Near the end of the segment, Reid cracked a joke which referenced Romney's infamous attempted wager with competitor Rick Perry: "Jeff and Rebecca, I'll bet you $10,000 Mitt Romney will continue to speak French because one-quarter of the population in the all-important primary state of New Hampshire is of French or French Canadian ancestry." Moments later, Glor responded to the 2004 accusation raised against Senator Kerry: "How do you accuse someone of looking French?" Jarvis replied, "It's crazy- crazy talk."

The full transcript of Chip Reid's report from Wednesday's Early Show, which ran 44 minutes into the 7 am Eastern hour:

REBECCA JARVIS: Something from Mitt Romney's past is coming back to haunt him this morning. Apparently, he speaks French- fluently, because he lived in France in the 1960s.

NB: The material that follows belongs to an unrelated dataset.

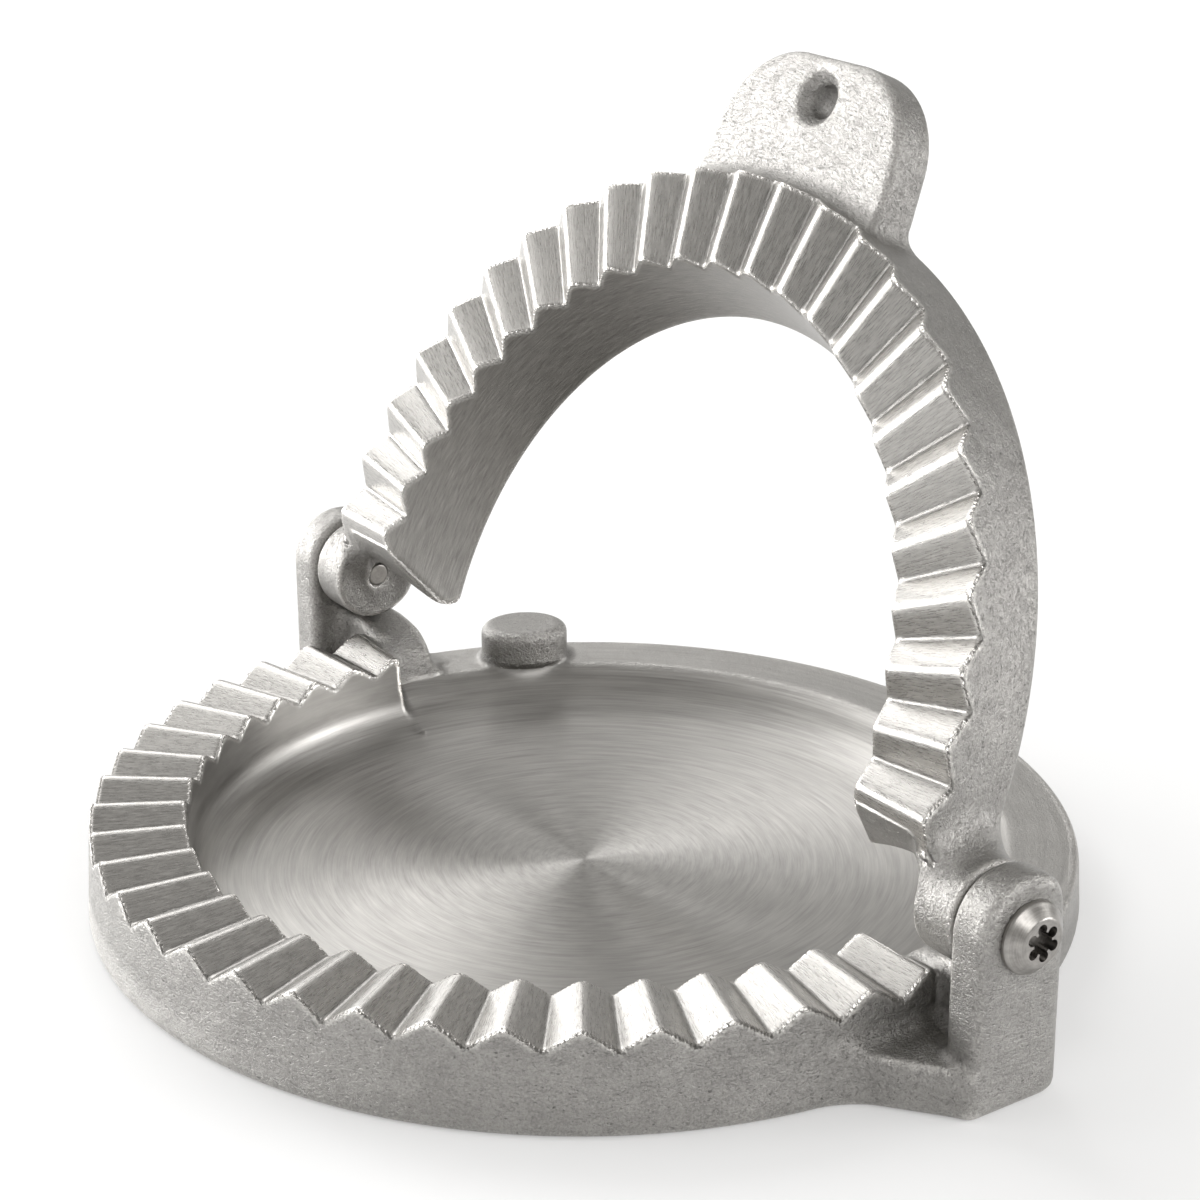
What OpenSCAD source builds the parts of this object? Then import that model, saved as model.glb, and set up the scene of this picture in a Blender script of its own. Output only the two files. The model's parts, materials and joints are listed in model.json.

JEFF GLOR: You don't want to show off again now, do you?

JARVIS: No, no, I don't. But actually, if this is wrong, then I don't want to be right.

GLOR: There you- wow! There you go. Apparently, speaking French is not a plus when you're running for president.

National correspondent Chip Reid is in Washington with more on that. Bonjour, sir.

Chip Reid, CBS News Correspondent | NewsBusters.orgCHIP REID: Jeff and Rebecca, I'm going to do this in English if that is okay with you-

GLOR: (laughs) Yes, please-

REID: You know, we've been hearing a lot about super PACs recently. They can raise unlimited amounts of money and spend it any way they see fit. And now, one Democratic super PAC has decided to spend some of its money attacking Mitt Romney for speaking French.

[CBS News Graphic: "Political Poison: How 'Looking French' Can Kill A Campaign"]

REID (voice-over): To many, Paris is the city of love. But on this side of the Atlantic, the romance has faded., at least when it comes to American politics, where speaking French is taboo.

MITT ROMNEY, (R), PRESIDENTIAL CANDIDATE (in French, from American LP political ad): Bonjour, I'm Mitt Romney-

REID: This ad showing Mitt Romney speaking French ten years ago was paid for by a Democratic political action committee, in hopes that Republican primary voters will see him as too French. It's not the first time association with France has been political poison. In 2003, the French fries in House of Representatives cafeterias were renamed 'freedom fries,' to protest French opposition to the Iraq war. And during the 2004 presidential campaign, some Republicans accused John Kerry of looking French to portray him as elite, effete, and out of touch. (clip of John Kerry speaking French)

REID (on-camera): The French say all that bashing is unfair, arguing that there might not even be a United States of America if it hadn't been for help from the French during the Revolutionary War. This park is named for the Marquis de Lafayette, a French general who played a crucial role in the war, and it sits on some of the best real estate in Washington, right across from the White House.

REID (voice-over): Romney, for his part, isn't hiding his fluent French. This week in New Hampshire, he spoke with a French Canadian barber.

ROMNEY:  Speak French?

UNIDENTIFIED MAN: Yes, I do, very well. Do you?

ROMNEY: Yeah- not as well as you do.

REID: Romney learned the language when he was in France as a Mormon missionary. (clip of Mitt Romney speaking French) Olivier Knox, a French reporter who covers American politics, says he doesn't think the France bashing works, but he also doesn't expect it to stop.


OLIVIER KNOX, AGENCE FRANCE-PRESSE: There's really very little downside politically or socially to attacking France, whether you're a late night comic or the producer of an attack video for a primary campaign. There's simply isn't the kind of pushback from a French lobby, or even much from French officials, if you do that.
    
REID (live): Now, if you're wondering why Mitt Romney was speaking French on TV a decade ago, he was the lead of the U.S. organizing committee for the Olympics, and he did a lot of foreign TV interviews. And Jeff and Rebecca, I'll bet you $10,000 Mitt Romney will continue to speak French because one-quarter of the population in the all-important primary state of New Hampshire is of French or French Canadian ancestry.

GLOR: How did about that?

JARVIS: There you go!

GLOR: Strategery (Glor and Jarvis laugh) Thank you, Chip- good stuff-

REID: You bet.

GLOR: Appreciate it.

JARVIS: Merci, Chip.

REID: Merci-

GLOR: How do you accuse someone of looking French?

JARVIS: It's crazy- (Glor laughs) crazy talk.